Just because your Washington quote from the other day was so juicy.

7:12 PM  
Blogger The Sheriff said...

Well I think that there's two things going on here. Well three. There was more comment after the comma that somehow got cut off. As far as I've studied into these operations, the fundamental, sometimes explicit sometimes not, assumption is that people are just entrepreneurs waiting to get out.

The hypocrisy of the Washington consensus is clear no doubt. I mean, they're using currently fashionable rhetoric and jargon to market basically a very tried and true bill of goods. However, there is a difference between let's say cold war rhetoric which more extolled the virtues of capitalism as a system, and the current rhetoric which focuses on a sort of species-being of entrepreneurialism. Strangely enough, for instance, the US encouraged pretty significant degrees of land reform in the third world as an alternative to communism; oftentimes this had legitimately good effects.

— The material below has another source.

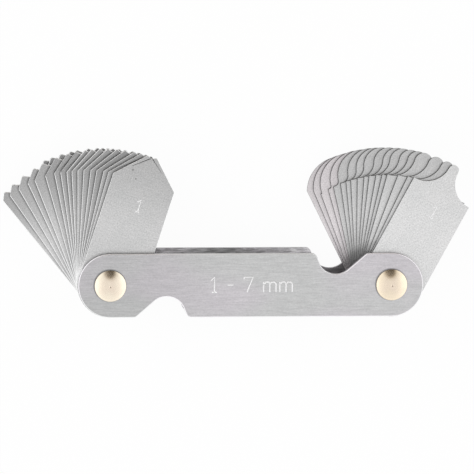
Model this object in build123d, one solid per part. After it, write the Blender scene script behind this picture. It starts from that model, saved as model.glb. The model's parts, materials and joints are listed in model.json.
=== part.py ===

Now however, there's much more of a focus on this sort of Cartesian subject who thinks, therefore he is capable of making money.

I wanted more to just talk about the development or nuancing of the jargon. I may have criticized and compared a bit here, granted in a very sporadic fashion, but the initial thrust of the comment was more to point out the strength of this sort of speech and the pervasiveness it has attained.

PS- there's a negligible or shrinking difference between the "institotional programs" and the "micro-brothers". Grameen bank itself, amongst others, operates as the de facto government of Bangladesh, deploying a full complement of police and social controls over a population which is very significantly in its pocket.

9:39 PM  
Blogger John Liberty said...

At the very least, we can see clearly that Gulliani's attitude and analysis is something that is likely to bring more trouble and misunderstanding, though he claims otherwise.